Repeat the whole listing below, word for word.
* * * * * * *
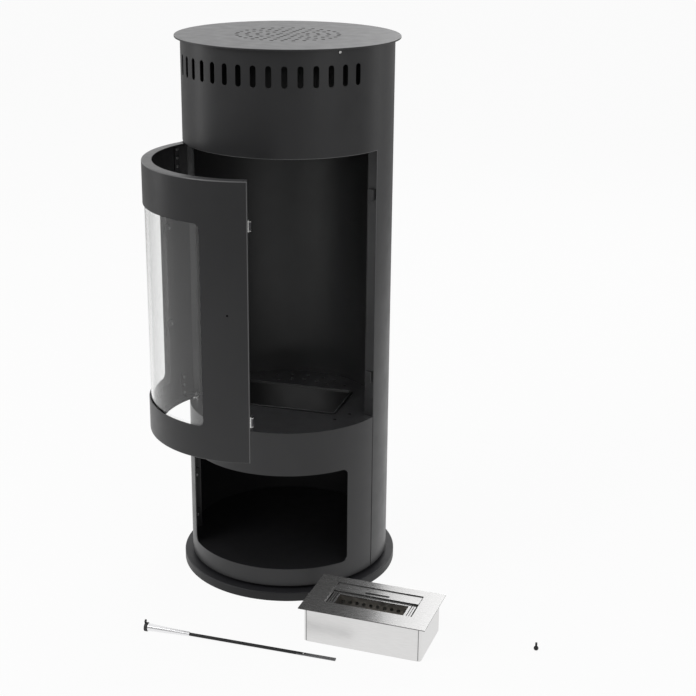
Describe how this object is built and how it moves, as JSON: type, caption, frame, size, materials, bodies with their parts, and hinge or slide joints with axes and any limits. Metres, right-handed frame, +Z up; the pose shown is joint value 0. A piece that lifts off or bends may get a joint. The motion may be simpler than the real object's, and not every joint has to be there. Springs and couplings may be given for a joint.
{
  "type": "bioethanol fireplace",
  "caption": "Tall round free-standing bioethanol fireplace with a curved glazed door standing open, a storage bay below, a lift-out stainless burner, its operating hook and the loose door knob.",
  "frame": {"origin": "on the floor, on the axis of the round body", "axes": "+Z up along the body's axis, -Y towards the front opening, +X to the right seen from the front"},
  "size_m": [0.7664, 0.6065, 1.05],
  "materials": {
    "black_coat": "fine matte powder coat",
    "dark_metal": "satin black",
    "catch_plastic": "matte",
    "seal_rubber": "matte",
    "zinc_fasteners": "bright zinc plate",
    "bright_steel": "polished",
    "brushed_stainless": "brushed",
    "heat_tinted_steel": "dull, heat tinted",
    "ceramic_wool": "matte fibre",
    "door_glass": "clear, slightly tinted"
  },
  "bodies": {
    "stove": {"base_plinth": "black_coat", "foot_ring": "black_coat", "base_screws": "zinc_fasteners", "storage_floor": "black_coat", "rear_shell": "black_coat", "drum_shell": "black_coat", "jamb_flanges": "black_coat", "header_flange": "black_coat", "front_panel": "black_coat", "panel_brackets": "black_coat", "panel_screws": "zinc_fasteners", "firebox_floor": "black_coat", "burner_seat": "black_coat", "firebox_liner": "black_coat", "firebox_ceiling": "black_coat", "deflector_spacers": "zinc_fasteners", "heat_deflector": "black_coat", "lid_collar": "black_coat", "top_lid": "black_coat", "lid_screws": "zinc_fasteners", "top_pivot_bush": "zinc_fasteners", "bottom_pivot_bush": "zinc_fasteners", "strike_pads": "black_coat"},
    "door": {"door_skin": "black_coat", "door_top_rim": "black_coat", "door_bottom_rim": "black_coat", "door_free_flange": "black_coat", "top_hinge_bracket": "black_coat", "bottom_hinge_bracket": "black_coat", "hinge_screws": "zinc_fasteners", "top_hinge_pin": "zinc_fasteners", "bottom_hinge_pin": "zinc_fasteners", "glass_seal": "seal_rubber", "door_glass": "door_glass", "glass_clips": "black_coat", "clip_screws": "zinc_fasteners", "magnet_catches": "bright_steel"},
    "burner": {"burner_tank": "brushed_stainless", "burner_plate": "brushed_stainless", "recess_frame": "brushed_stainless", "fire_trough": "heat_tinted_steel", "absorbent_wool": "ceramic_wool"},
    "shutter": {"burner_shutter": "brushed_stainless"},
    "hook": {"hook_cap": "catch_plastic", "hook_handle": "bright_steel", "hook_rod": "dark_metal", "hook_blade": "brushed_stainless"},
    "knob": {"door_knob": "dark_metal"}
  },
  "joints": [
    {"name": "door_hinge", "type": "hinge", "parent": "stove", "child": "door", "pos_m": [-0.17184, -0.06799, 0.6], "axis": [0, 0, -1], "range_deg": [-52.5, 42.5]},
    {"name": "burner_lift", "type": "slide", "parent": "stove", "child": "burner", "axis": [0, 0, 1], "range_m": [0, 0.3]},
    {"name": "shutter_slide", "type": "slide", "parent": "burner", "child": "shutter", "axis": [-0.0576, -0.9983, 0], "range_m": [0, 0.0475]},
    {"name": "hook_lift", "type": "slide", "parent": "stove", "child": "hook", "axis": [0, 0, 1], "range_m": [0, 0.3]},
    {"name": "knob_lift", "type": "slide", "parent": "stove", "child": "knob", "axis": [0, 0, 1], "range_m": [0, 0.3]}
  ]
}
* * * * * * *
_Answer to this problem_
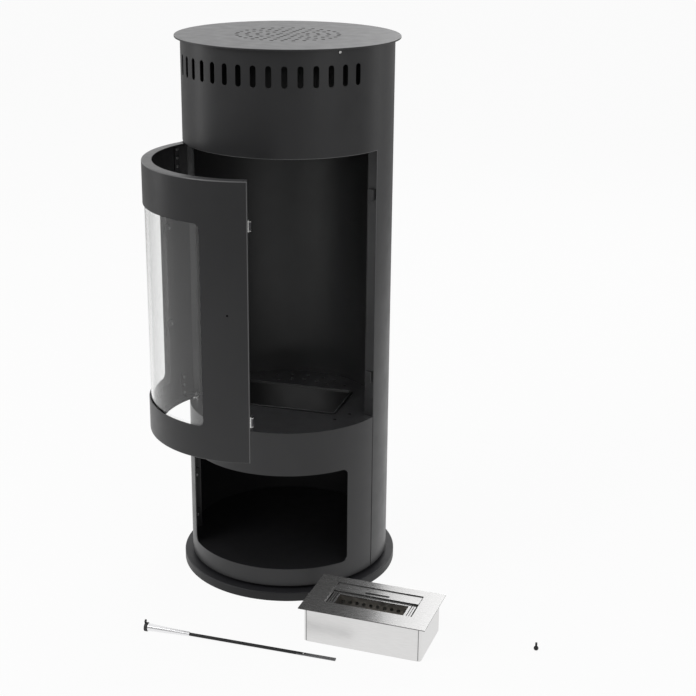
Describe how this object is built and how it moves, as JSON: type, caption, frame, size, materials, bodies with their parts, and hinge or slide joints with axes and any limits. Metres, right-handed frame, +Z up; the pose shown is joint value 0. A piece that lifts off or bends may get a joint. The motion may be simpler than the real object's, and not every joint has to be there. Springs and couplings may be given for a joint.
{
  "type": "bioethanol fireplace",
  "caption": "Tall round free-standing bioethanol fireplace with a curved glazed door standing open, a storage bay below, a lift-out stainless burner, its operating hook and the loose door knob.",
  "frame": {"origin": "on the floor, on the axis of the round body", "axes": "+Z up along the body's axis, -Y towards the front opening, +X to the right seen from the front"},
  "size_m": [0.7664, 0.6065, 1.05],
  "materials": {
    "black_coat": "fine matte powder coat",
    "dark_metal": "satin black",
    "catch_plastic": "matte",
    "seal_rubber": "matte",
    "zinc_fasteners": "bright zinc plate",
    "bright_steel": "polished",
    "brushed_stainless": "brushed",
    "heat_tinted_steel": "dull, heat tinted",
    "ceramic_wool": "matte fibre",
    "door_glass": "clear, slightly tinted"
  },
  "bodies": {
    "stove": {"base_plinth": "black_coat", "foot_ring": "black_coat", "base_screws": "zinc_fasteners", "storage_floor": "black_coat", "rear_shell": "black_coat", "drum_shell": "black_coat", "jamb_flanges": "black_coat", "header_flange": "black_coat", "front_panel": "black_coat", "panel_brackets": "black_coat", "panel_screws": "zinc_fasteners", "firebox_floor": "black_coat", "burner_seat": "black_coat", "firebox_liner": "black_coat", "firebox_ceiling": "black_coat", "deflector_spacers": "zinc_fasteners", "heat_deflector": "black_coat", "lid_collar": "black_coat", "top_lid": "black_coat", "lid_screws": "zinc_fasteners", "top_pivot_bush": "zinc_fasteners", "bottom_pivot_bush": "zinc_fasteners", "strike_pads": "black_coat"},
    "door": {"door_skin": "black_coat", "door_top_rim": "black_coat", "door_bottom_rim": "black_coat", "door_free_flange": "black_coat", "top_hinge_bracket": "black_coat", "bottom_hinge_bracket": "black_coat", "hinge_screws": "zinc_fasteners", "top_hinge_pin": "zinc_fasteners", "bottom_hinge_pin": "zinc_fasteners", "glass_seal": "seal_rubber", "door_glass": "door_glass", "glass_clips": "black_coat", "clip_screws": "zinc_fasteners", "magnet_catches": "bright_steel"},
    "burner": {"burner_tank": "brushed_stainless", "burner_plate": "brushed_stainless", "recess_frame": "brushed_stainless", "fire_trough": "heat_tinted_steel", "absorbent_wool": "ceramic_wool"},
    "shutter": {"burner_shutter": "brushed_stainless"},
    "hook": {"hook_cap": "catch_plastic", "hook_handle": "bright_steel", "hook_rod": "dark_metal", "hook_blade": "brushed_stainless"},
    "knob": {"door_knob": "dark_metal"}
  },
  "joints": [
    {"name": "door_hinge", "type": "hinge", "parent": "stove", "child": "door", "pos_m": [-0.17184, -0.06799, 0.6], "axis": [0, 0, -1], "range_deg": [-52.5, 42.5]},
    {"name": "burner_lift", "type": "slide", "parent": "stove", "child": "burner", "axis": [0, 0, 1], "range_m": [0, 0.3]},
    {"name": "shutter_slide", "type": "slide", "parent": "burner", "child": "shutter", "axis": [-0.0576, -0.9983, 0], "range_m": [0, 0.0475]},
    {"name": "hook_lift", "type": "slide", "parent": "stove", "child": "hook", "axis": [0, 0, 1], "range_m": [0, 0.3]},
    {"name": "knob_lift", "type": "slide", "parent": "stove", "child": "knob", "axis": [0, 0, 1], "range_m": [0, 0.3]}
  ]
}